— START OF MATERIAL SUPPLIED —

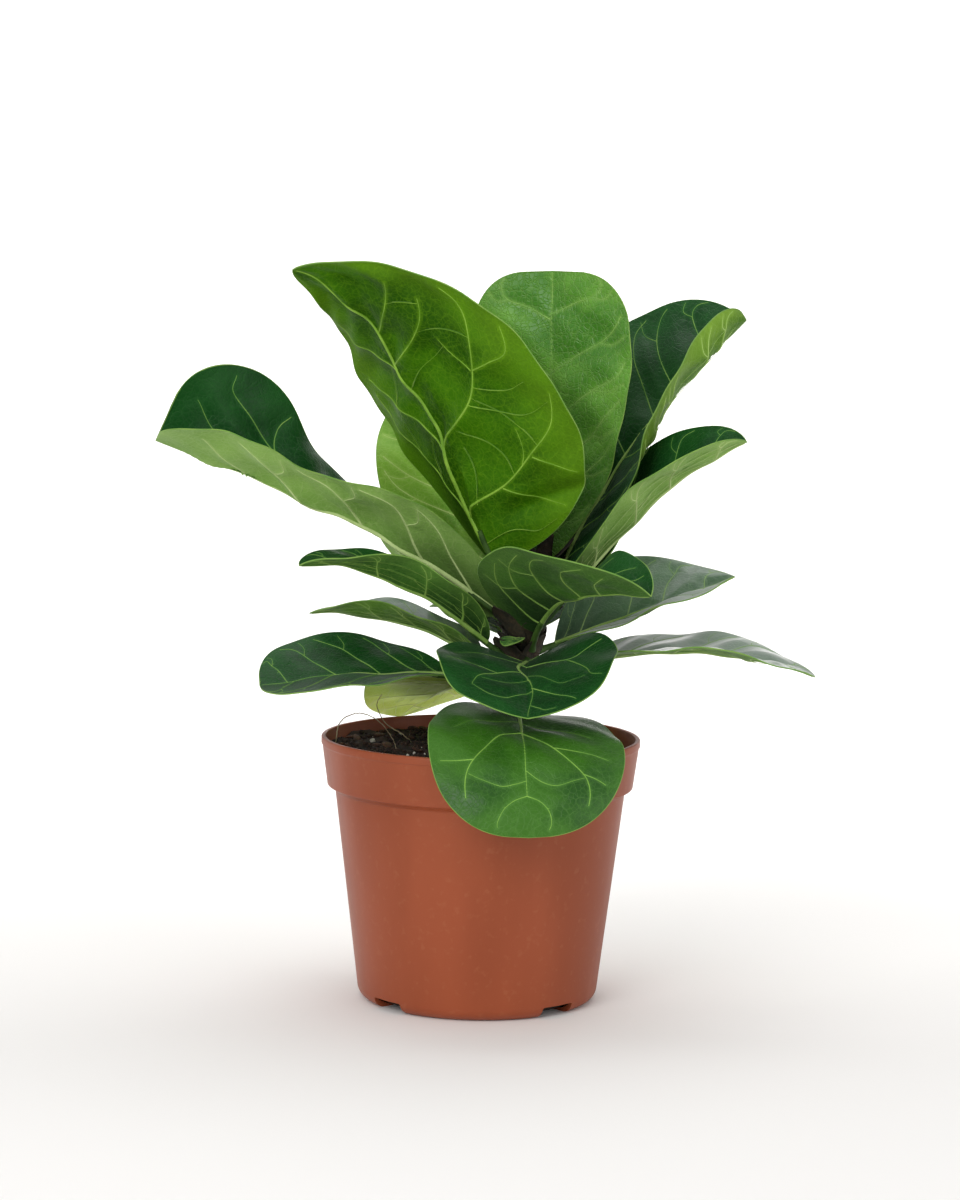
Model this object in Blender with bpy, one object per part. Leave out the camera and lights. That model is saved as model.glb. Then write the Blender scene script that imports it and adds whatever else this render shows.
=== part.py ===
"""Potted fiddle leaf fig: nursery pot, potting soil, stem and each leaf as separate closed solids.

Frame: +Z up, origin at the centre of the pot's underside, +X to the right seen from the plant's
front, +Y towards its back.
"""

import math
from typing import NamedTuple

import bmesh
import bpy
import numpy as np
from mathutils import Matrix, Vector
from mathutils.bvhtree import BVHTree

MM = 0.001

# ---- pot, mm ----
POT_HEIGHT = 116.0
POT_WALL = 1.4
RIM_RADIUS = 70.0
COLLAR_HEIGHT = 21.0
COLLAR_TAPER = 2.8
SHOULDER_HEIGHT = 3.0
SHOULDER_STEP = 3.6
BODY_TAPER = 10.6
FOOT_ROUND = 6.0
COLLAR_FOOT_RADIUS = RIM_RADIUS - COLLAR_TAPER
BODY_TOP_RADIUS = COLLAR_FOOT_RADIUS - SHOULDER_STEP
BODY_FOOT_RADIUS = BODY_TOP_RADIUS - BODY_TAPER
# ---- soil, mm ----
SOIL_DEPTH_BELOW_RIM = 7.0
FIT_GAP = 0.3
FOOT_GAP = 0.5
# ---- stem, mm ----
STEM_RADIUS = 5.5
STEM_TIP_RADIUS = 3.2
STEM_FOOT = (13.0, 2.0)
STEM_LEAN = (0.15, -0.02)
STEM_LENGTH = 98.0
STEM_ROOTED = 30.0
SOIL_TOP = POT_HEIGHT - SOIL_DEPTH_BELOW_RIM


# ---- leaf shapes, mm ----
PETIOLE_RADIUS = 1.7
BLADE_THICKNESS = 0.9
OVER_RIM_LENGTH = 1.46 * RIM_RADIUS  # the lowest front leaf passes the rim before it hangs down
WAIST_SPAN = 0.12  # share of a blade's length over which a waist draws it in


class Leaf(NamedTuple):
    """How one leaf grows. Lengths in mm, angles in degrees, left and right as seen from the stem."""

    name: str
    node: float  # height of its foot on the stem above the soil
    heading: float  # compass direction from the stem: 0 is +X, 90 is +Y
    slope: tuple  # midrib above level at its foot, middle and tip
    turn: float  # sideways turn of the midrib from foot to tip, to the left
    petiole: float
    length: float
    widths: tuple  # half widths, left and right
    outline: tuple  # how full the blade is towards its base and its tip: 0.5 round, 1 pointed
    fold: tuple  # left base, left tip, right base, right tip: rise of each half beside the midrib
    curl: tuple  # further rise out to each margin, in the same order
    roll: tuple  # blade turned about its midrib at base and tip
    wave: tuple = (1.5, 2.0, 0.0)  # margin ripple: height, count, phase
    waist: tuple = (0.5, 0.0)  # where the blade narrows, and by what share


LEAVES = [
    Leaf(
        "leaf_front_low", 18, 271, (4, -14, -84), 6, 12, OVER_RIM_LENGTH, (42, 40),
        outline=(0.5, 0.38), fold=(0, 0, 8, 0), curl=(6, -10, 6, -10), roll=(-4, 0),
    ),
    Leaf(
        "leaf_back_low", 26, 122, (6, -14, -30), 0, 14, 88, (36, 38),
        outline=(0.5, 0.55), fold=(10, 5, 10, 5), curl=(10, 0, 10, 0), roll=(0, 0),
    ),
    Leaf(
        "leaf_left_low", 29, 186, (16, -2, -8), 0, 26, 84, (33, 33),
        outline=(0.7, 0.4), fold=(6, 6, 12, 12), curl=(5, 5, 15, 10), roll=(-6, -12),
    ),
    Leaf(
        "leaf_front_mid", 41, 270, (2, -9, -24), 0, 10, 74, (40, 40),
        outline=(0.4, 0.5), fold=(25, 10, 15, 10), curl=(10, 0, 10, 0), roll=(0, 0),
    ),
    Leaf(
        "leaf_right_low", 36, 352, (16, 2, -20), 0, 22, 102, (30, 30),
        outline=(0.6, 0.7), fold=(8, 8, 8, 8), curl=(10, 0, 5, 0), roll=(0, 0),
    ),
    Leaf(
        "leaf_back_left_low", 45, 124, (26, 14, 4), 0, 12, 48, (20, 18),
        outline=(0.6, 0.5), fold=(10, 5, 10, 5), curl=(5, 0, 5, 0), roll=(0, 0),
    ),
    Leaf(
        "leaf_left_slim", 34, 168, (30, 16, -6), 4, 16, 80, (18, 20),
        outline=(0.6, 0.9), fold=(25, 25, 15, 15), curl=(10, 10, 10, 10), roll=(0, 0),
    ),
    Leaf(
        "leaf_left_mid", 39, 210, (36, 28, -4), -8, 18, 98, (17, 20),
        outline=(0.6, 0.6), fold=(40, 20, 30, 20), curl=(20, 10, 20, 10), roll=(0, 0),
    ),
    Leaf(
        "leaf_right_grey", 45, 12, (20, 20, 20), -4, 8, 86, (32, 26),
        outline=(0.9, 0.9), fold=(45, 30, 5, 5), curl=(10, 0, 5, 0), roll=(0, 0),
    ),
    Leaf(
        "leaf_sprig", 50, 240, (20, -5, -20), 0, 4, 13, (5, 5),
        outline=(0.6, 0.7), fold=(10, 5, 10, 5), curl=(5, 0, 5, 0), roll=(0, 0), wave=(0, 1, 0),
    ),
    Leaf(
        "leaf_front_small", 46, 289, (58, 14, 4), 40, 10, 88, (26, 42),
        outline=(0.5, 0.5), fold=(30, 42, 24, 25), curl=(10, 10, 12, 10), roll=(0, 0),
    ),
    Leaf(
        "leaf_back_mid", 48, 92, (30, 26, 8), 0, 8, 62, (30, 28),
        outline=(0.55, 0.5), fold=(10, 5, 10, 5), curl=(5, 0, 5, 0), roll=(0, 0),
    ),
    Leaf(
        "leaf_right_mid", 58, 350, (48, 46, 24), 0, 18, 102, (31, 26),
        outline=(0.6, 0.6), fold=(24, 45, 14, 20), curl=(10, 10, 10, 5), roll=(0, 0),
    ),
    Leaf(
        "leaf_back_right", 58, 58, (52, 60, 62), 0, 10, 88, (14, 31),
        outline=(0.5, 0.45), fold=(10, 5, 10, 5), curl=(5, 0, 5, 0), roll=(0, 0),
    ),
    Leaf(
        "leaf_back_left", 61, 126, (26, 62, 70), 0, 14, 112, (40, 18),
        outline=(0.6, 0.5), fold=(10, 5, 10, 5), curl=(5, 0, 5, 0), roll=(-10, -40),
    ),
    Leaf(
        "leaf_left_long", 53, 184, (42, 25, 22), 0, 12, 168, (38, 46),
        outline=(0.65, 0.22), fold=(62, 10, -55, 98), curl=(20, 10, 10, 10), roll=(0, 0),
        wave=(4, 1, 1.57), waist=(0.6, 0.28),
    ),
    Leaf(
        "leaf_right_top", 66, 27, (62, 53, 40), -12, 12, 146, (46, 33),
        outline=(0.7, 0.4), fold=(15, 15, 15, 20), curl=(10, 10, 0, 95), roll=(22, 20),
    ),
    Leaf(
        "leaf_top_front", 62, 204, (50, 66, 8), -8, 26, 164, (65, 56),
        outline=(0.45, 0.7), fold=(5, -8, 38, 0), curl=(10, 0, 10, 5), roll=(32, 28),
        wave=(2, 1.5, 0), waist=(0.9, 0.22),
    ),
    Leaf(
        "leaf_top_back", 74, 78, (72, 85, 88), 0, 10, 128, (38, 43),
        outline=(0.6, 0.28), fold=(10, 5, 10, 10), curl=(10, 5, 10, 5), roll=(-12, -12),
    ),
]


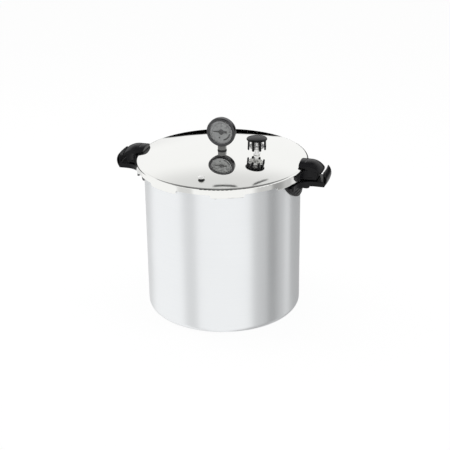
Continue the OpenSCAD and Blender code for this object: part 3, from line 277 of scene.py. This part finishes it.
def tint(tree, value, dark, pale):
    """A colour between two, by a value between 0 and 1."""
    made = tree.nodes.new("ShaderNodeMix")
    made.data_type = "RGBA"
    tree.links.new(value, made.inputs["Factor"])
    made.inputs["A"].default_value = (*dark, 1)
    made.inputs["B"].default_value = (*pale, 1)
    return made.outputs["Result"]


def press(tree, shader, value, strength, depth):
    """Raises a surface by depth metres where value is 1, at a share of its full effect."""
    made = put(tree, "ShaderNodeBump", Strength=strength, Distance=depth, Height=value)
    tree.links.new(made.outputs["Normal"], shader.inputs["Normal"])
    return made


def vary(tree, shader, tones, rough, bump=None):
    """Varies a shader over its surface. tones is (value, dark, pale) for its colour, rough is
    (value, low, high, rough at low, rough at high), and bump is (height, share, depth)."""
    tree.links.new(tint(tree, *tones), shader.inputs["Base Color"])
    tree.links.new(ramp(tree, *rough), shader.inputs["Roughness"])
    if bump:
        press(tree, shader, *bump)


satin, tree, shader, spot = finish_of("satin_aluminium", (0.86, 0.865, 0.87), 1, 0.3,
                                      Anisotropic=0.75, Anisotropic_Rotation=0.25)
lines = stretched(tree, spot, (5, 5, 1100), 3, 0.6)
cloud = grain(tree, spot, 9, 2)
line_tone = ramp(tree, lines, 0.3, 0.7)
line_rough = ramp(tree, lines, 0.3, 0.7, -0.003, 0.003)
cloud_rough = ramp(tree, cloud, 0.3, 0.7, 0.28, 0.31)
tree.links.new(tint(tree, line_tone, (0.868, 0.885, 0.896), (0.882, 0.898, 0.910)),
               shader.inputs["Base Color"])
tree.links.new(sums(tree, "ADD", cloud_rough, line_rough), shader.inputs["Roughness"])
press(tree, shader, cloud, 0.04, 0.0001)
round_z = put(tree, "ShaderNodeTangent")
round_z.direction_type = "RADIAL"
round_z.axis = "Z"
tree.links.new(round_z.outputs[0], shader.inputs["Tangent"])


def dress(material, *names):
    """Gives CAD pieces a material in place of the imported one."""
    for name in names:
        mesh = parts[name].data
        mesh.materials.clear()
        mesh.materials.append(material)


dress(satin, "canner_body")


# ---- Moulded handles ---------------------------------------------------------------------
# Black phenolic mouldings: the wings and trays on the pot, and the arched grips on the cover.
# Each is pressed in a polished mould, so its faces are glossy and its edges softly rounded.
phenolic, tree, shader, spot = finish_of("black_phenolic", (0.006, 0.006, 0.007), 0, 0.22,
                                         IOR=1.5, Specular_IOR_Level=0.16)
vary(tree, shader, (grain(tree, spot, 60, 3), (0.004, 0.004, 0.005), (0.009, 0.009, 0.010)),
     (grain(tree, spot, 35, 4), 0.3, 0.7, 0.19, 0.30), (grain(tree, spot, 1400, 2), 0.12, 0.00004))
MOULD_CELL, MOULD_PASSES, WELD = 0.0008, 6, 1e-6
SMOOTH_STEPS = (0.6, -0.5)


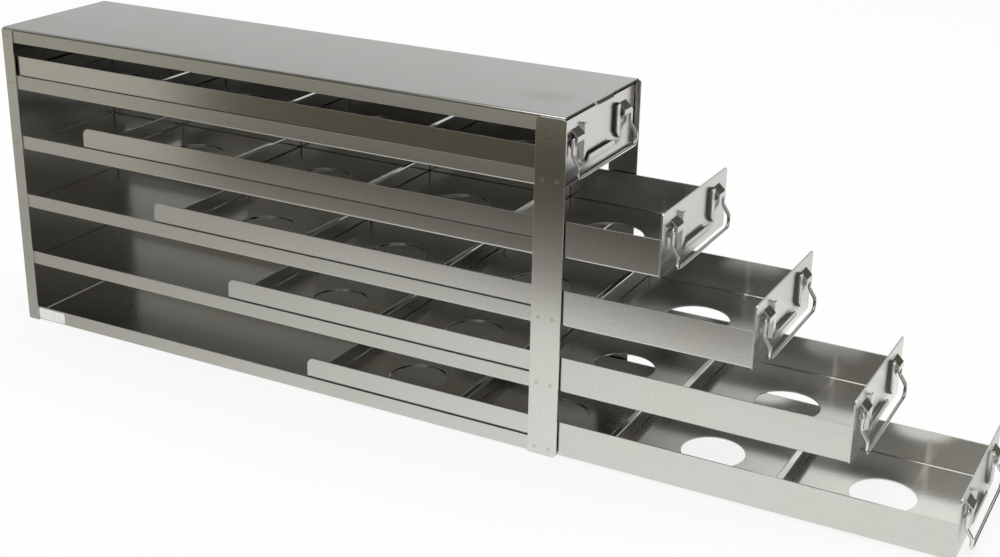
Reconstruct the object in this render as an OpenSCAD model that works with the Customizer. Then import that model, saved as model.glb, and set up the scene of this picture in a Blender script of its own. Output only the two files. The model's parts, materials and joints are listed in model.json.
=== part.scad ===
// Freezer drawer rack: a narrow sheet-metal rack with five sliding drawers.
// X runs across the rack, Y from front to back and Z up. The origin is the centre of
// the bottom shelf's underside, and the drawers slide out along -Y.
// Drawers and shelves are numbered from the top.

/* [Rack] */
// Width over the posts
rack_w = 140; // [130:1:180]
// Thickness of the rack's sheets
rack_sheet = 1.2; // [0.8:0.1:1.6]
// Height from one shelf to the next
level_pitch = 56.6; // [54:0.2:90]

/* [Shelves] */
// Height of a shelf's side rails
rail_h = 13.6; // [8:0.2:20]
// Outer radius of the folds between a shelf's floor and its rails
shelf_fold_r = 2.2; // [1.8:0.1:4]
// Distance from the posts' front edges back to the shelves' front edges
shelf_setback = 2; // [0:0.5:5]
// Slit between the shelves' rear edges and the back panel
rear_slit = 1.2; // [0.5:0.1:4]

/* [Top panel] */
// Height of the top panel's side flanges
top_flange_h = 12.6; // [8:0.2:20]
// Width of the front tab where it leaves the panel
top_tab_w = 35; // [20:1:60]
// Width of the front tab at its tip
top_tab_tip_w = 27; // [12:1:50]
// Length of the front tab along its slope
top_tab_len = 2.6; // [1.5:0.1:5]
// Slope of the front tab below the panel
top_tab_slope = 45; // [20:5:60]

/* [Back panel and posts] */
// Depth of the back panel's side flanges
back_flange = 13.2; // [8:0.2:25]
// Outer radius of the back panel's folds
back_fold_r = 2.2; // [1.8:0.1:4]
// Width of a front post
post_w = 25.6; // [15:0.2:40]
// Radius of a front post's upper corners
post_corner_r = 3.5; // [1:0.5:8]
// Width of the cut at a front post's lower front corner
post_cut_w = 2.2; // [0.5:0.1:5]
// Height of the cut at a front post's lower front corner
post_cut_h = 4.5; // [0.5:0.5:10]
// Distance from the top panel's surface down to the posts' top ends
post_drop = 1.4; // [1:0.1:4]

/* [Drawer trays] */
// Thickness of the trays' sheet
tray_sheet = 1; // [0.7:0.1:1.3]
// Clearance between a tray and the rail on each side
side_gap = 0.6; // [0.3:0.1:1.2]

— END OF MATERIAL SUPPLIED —

### [TASK INSTRUCTIONS]
Return nothing but the lines from the start of the listing above through the line containing "SOIL_TOP = POT_HEIGHT - SOIL_DEPTH_BELOW_RIM", exactly as given.

### [TASK RESPONSE]
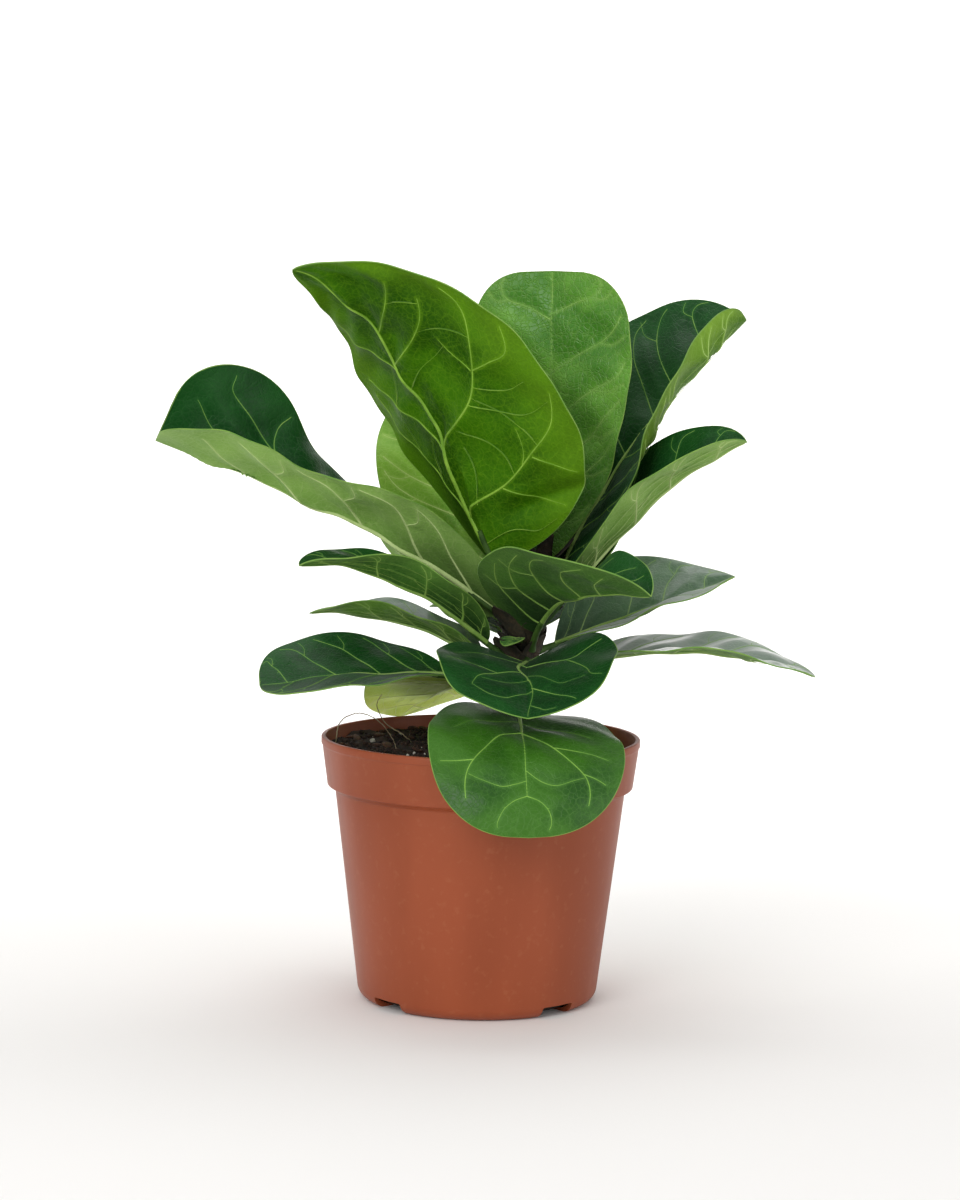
Model this object in Blender with bpy, one object per part. Leave out the camera and lights. That model is saved as model.glb. Then write the Blender scene script that imports it and adds whatever else this render shows.
=== part.py ===
"""Potted fiddle leaf fig: nursery pot, potting soil, stem and each leaf as separate closed solids.

Frame: +Z up, origin at the centre of the pot's underside, +X to the right seen from the plant's
front, +Y towards its back.
"""

import math
from typing import NamedTuple

import bmesh
import bpy
import numpy as np
from mathutils import Matrix, Vector
from mathutils.bvhtree import BVHTree

MM = 0.001

# ---- pot, mm ----
POT_HEIGHT = 116.0
POT_WALL = 1.4
RIM_RADIUS = 70.0
COLLAR_HEIGHT = 21.0
COLLAR_TAPER = 2.8
SHOULDER_HEIGHT = 3.0
SHOULDER_STEP = 3.6
BODY_TAPER = 10.6
FOOT_ROUND = 6.0
COLLAR_FOOT_RADIUS = RIM_RADIUS - COLLAR_TAPER
BODY_TOP_RADIUS = COLLAR_FOOT_RADIUS - SHOULDER_STEP
BODY_FOOT_RADIUS = BODY_TOP_RADIUS - BODY_TAPER
# ---- soil, mm ----
SOIL_DEPTH_BELOW_RIM = 7.0
FIT_GAP = 0.3
FOOT_GAP = 0.5
# ---- stem, mm ----
STEM_RADIUS = 5.5
STEM_TIP_RADIUS = 3.2
STEM_FOOT = (13.0, 2.0)
STEM_LEAN = (0.15, -0.02)
STEM_LENGTH = 98.0
STEM_ROOTED = 30.0
SOIL_TOP = POT_HEIGHT - SOIL_DEPTH_BELOW_RIM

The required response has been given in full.